Trading Strategies for the Gold Move
Strategy 1 — Bull Call Spread on GLD: The most straightforward play. Buy the April 18 $265 call and sell the $280 call. Cost: approximately $6.50 per spread. Max profit: $8.50 if GLD is above $280 at expiration (that is $3,040 gold — achievable if any of the three pillars accelerate). Return on risk: 130%. This defines your downside at $650 per contract while giving you $850 of upside. The breakeven at $271.50 is only 1.7% above current price.
Strategy 2 — GDX Call Spread (Gold Miners Leverage): Gold miners (GDX ETF) historically provide 2-3x leverage to gold prices because their costs are relatively fixed while revenue rises with gold. GDX is trading at $38, up from $30 pre-conflict. If gold goes to $3,000, GDX targets $44-$48 based on historical beta. The April $39/$45 call spread on GDX costs roughly $2.20 with a max payout of $3.80 — a 173% return on risk. The miner trade has more upside but also more downside risk if equities sell off broadly.
Strategy 3 — Calendar Spread for Theta Harvest: If you believe gold grinds higher rather than spikes, sell the April $275 call on GLD and buy the May $275 call. Net debit: approximately $1.80. The April call decays faster, and if GLD is near $275 at April expiration, the spread expands to $3.50+. This trade profits from time passage while maintaining bullish exposure. It loses if gold moves too far too fast (above $285) or drops sharply (below $260).
Physical Gold, Gold IRAs, and the Macro Allocation
Trading gold for short-term profits is one thing. But the macro case for gold allocation in portfolios is separate and arguably more important. Ray Dalio's All-Weather Portfolio allocates 7.5% to gold. In the current environment — war, fiscal deficits at 6% of GDP, de-dollarization trends — a 10-15% allocation to gold (physical, ETF, or miners) is the prudent strategic move.
Physical gold stored outside the banking system is the ultimate tail-risk hedge. It cannot be frozen, sanctioned, or digitally confiscated. For traders with portfolios above $500,000, allocating 5% to physical gold (stored in a non-bank vault) is insurance against scenarios that options cannot hedge.

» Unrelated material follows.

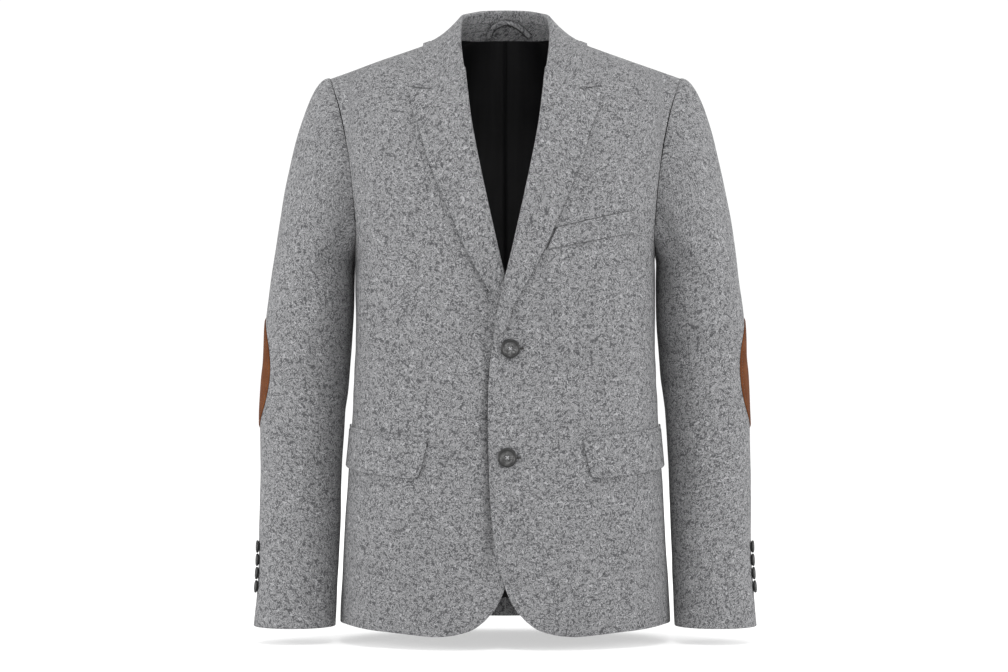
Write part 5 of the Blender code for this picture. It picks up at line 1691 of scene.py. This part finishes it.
def studio():
    world = bpy.data.worlds.new("studio")
    bpy.context.scene.world = world
    world.use_nodes = True
    back = world.node_tree.nodes["Background"]
    back.inputs["Color"].default_value = (1.0, 1.0, 1.0, 1.0)
    back.inputs["Strength"].default_value = 1.05
    bpy.context.scene.view_settings.view_transform = "Standard"
    bpy.context.scene.view_settings.look = "None"

    n = Nodes("studio_floor")
    n.set(Base_Color=(0.48, 0.48, 0.48, 1.0), Roughness=0.9, Specular_IOR_Level=0.1,
          Emission_Color=(1.0, 1.0, 1.0, 1.0), Emission_Strength=0.53)
    mesh = bpy.data.meshes.new("floor")
    corners = [(x * FLOOR_REACH, y * FLOOR_REACH, FLOOR_Z) for x, y in ((-1, -1), (1, -1), (1, 1), (-1, 1))]
    mesh.from_pydata(corners, [], [[0, 1, 2, 3]])
    mesh.materials.append(n.material)
    add("floor", mesh)

    for name, place, size, power in LAMPS:
        light = bpy.data.lights.new(name, "AREA")
        light.shape = "SQUARE"
        light.size = size
        light.energy = power
        lamp = add(name, light)
        lamp.location = place
        way = np.subtract(LAMP_AIM, place)
        lamp.rotation_euler = (math.atan2(math.hypot(way[0], way[1]), -way[2]), 0,
                               math.atan2(way[1], way[0]) - math.pi / 2)

    view = bpy.data.cameras.new("camera")
    view.sensor_width = SENSOR
    view.lens = SENSOR * CAMERA_DISTANCE / (PIXEL * IMAGE_WIDTH)
    camera = add("camera", view)
    camera.location = (CAMERA_X, -CAMERA_DISTANCE, CAMERA_HEIGHT)
    camera.rotation_euler = (math.pi / 2, 0, 0)
    bpy.context.scene.camera = camera


# ---------------------------------------------------------------- the jacket

tweed = tweed_material("grey_tweed")
# Tweed for the hanger loop with painted shade at the strap's edges and painted light along its middle
strap = tweed_material("strap_tweed_painted_shade", True)
silk = silk_material()
suede = suede_material()
horn = horn_material()
grey_thread = thread_material("grey_thread", (0.16, 0.16, 0.165), (0.34, 0.34, 0.35))
dark_thread = thread_material("dark_thread", (0.012, 0.012, 0.012), (0.034, 0.033, 0.032))
# Very dark thread round the welt: partly the real seam, partly painted shade along the welt's edges
seam_and_shade_thread = thread_material("seam_and_shade_thread", (0.028, 0.028, 0.029), (0.058, 0.058, 0.060))
patch_thread = thread_material("patch_thread", (0.030, 0.014, 0.008), (0.085, 0.038, 0.020))

fronts(tweed, silk)
side_bodies(tweed, silk)
backs(tweed, silk)
linings(silk)
lapels(tweed)
collar(tweed)
collar_stand(tweed)
hanger_loop(strap)
flaps(tweed)
jets(tweed)
chest_welt(tweed, seam_and_shade_thread)
sleeves(tweed, silk)
elbow_patches(suede, patch_thread)
front_buttons(horn, grey_thread, dark_thread)
cuff_buttons(horn, dark_thread)
studio()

The Silver Trade — Gold's Leveraged Little Brother
Silver (SLV) at $33 is lagging gold. The gold-to-silver ratio is 88:1 — historically elevated (the long-term average is 65:1). When gold breaks to new highs, silver typically catches up with a vengeance. If the ratio normalizes to 75:1 with gold at $3,000, silver targets $40 — a 21% move from here.
The SLV April $34/$38 call spread at $1.30 debit is a high-conviction play on silver catching up. Max payout of $2.70 represents a 208% return on risk. Silver is more volatile and more speculative, but the ratio compression thesis is backed by decades of data.
Risk Factors and Downside Scenarios
Ceasefire Risk: A sudden ceasefire in Iran could strip $100-$150 from gold in days. The war premium giveth and the war premium taketh away. This is why defined-risk strategies (spreads, not naked calls) are essential. A $150 gold decline would take GLD from $267 to $253 — wiping out any naked call position but only costing you the defined debit on a spread.
Dollar Spike: If the Fed surprises hawkish next week and signals further rate hikes (unlikely but possible), the dollar surges and gold drops. Watch the DXY — if it breaks above 107, gold faces headwinds. Current DXY at 104.5 is neutral for gold.
Liquidation Cascade: In a severe equity market selloff (SPX below 5,500), gold initially drops as funds sell everything for margin calls. This happened in March 2020 — gold fell 12% before rallying 40%. If you see a liquidation event, it is a gift entry for gold longs. Have dry powder ready.
Gold at $3,000 is not a question of if but when. The structural forces are overwhelming the selling pressure. Trade the pullbacks, use defined risk, and let the macro trend do the heavy lifting.